-- Set exercise --
Look below for the line containing "return low, high"; from there through the line containing "in imported if", both lines included, please set down each line exactly and nothing else.

-- Data section --
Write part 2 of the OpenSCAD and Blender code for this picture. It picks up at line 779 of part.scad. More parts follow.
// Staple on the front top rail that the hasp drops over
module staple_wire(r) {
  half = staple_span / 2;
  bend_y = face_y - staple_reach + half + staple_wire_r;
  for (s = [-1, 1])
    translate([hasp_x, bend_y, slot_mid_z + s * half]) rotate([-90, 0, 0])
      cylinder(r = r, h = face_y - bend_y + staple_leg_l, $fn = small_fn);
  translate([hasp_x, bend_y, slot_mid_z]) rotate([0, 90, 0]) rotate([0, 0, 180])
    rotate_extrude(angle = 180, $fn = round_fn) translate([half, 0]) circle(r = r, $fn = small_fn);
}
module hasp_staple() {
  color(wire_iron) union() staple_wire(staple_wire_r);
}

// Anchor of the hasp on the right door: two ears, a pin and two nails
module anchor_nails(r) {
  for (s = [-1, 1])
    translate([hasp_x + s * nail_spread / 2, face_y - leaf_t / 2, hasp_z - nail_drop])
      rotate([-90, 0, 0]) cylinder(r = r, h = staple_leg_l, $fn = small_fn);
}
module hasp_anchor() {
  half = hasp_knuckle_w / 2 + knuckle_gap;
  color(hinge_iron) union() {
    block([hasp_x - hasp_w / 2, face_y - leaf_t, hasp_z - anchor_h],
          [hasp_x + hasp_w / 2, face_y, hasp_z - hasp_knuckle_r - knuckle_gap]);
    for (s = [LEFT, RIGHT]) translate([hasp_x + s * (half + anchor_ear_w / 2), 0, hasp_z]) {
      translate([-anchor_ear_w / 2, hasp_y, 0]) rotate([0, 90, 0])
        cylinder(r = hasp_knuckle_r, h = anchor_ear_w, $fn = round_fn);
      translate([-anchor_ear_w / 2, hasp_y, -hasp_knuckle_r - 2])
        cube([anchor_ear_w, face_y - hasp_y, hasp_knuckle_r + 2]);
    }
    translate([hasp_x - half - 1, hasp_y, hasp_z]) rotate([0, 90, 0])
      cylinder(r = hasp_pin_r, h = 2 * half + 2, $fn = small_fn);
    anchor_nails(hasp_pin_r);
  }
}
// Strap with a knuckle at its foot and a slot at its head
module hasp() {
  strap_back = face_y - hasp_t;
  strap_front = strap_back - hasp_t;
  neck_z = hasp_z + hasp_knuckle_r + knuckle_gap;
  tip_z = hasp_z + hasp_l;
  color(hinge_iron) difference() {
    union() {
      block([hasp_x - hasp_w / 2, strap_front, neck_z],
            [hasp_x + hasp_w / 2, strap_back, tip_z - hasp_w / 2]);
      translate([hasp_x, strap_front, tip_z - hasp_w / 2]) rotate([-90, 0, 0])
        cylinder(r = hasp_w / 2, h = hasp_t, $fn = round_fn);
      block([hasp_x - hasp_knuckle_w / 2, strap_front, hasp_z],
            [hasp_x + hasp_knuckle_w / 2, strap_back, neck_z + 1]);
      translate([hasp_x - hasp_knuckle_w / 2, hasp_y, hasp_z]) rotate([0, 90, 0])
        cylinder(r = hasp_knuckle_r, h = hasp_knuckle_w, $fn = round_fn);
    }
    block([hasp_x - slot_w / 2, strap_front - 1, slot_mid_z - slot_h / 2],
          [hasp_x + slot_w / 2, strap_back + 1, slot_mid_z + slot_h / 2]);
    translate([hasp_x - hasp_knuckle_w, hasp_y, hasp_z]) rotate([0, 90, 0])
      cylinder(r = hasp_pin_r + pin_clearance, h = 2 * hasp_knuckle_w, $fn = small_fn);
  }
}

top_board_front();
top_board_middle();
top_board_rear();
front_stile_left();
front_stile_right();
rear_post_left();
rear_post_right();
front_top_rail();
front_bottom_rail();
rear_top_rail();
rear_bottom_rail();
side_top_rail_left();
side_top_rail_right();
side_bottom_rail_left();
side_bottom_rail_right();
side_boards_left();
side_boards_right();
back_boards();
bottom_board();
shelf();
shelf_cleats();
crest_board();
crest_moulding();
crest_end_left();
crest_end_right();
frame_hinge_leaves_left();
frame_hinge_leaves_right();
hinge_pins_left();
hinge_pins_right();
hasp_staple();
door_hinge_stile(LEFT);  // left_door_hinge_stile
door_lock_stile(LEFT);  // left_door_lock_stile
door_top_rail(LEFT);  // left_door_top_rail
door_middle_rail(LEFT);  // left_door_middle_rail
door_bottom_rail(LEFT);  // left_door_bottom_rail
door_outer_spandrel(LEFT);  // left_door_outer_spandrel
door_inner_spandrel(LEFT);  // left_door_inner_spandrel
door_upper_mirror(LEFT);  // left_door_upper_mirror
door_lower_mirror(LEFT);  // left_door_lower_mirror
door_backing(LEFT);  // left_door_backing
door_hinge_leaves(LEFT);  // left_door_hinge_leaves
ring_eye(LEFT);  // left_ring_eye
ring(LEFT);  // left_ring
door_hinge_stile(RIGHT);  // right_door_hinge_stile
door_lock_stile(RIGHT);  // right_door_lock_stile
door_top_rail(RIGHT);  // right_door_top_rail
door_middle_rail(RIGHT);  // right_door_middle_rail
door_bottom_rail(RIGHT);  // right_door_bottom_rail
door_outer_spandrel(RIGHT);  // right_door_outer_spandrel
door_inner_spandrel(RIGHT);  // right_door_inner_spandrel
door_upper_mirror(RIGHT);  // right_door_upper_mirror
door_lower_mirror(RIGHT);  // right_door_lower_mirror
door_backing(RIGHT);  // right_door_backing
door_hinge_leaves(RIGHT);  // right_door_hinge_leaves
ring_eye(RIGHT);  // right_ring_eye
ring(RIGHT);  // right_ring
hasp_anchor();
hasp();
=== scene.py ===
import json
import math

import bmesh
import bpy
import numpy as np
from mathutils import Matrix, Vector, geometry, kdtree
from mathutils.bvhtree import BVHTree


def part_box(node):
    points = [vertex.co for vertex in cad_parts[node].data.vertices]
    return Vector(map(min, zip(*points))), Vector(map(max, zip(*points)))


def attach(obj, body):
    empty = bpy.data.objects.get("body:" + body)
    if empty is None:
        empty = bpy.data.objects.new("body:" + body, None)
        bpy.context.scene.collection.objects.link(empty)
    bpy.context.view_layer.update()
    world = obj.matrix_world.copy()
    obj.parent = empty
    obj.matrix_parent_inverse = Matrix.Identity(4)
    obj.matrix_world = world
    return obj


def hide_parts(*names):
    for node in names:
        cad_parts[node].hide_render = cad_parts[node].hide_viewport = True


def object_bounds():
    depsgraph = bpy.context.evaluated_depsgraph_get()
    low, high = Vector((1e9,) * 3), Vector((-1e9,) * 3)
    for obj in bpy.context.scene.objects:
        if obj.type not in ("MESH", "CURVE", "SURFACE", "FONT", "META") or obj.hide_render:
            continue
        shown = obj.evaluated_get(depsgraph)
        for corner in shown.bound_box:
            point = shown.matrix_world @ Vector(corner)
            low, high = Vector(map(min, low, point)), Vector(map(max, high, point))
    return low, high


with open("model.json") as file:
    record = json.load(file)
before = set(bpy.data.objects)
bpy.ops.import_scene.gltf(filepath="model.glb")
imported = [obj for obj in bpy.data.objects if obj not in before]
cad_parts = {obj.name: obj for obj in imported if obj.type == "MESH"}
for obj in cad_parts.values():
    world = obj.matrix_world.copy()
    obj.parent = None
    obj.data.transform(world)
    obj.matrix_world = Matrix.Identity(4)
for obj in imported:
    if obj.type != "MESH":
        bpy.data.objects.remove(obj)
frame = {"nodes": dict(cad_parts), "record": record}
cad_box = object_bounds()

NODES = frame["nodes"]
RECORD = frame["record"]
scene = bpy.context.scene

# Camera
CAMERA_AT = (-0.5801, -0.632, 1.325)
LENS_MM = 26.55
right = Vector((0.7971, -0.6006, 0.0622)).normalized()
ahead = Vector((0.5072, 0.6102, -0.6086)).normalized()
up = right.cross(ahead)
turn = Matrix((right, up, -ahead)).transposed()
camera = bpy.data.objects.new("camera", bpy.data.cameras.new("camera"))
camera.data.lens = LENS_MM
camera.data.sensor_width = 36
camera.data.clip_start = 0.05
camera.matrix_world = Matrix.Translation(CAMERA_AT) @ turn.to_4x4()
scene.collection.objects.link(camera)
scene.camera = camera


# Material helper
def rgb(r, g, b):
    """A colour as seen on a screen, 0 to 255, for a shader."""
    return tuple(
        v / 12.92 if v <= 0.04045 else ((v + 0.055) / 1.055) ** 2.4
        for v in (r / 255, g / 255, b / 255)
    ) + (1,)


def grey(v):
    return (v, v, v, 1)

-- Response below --
    return low, high


with open("model.json") as file:
    record = json.load(file)
before = set(bpy.data.objects)
bpy.ops.import_scene.gltf(filepath="model.glb")
imported = [obj for obj in bpy.data.objects if obj not in before]
cad_parts = {obj.name: obj for obj in imported if obj.type == "MESH"}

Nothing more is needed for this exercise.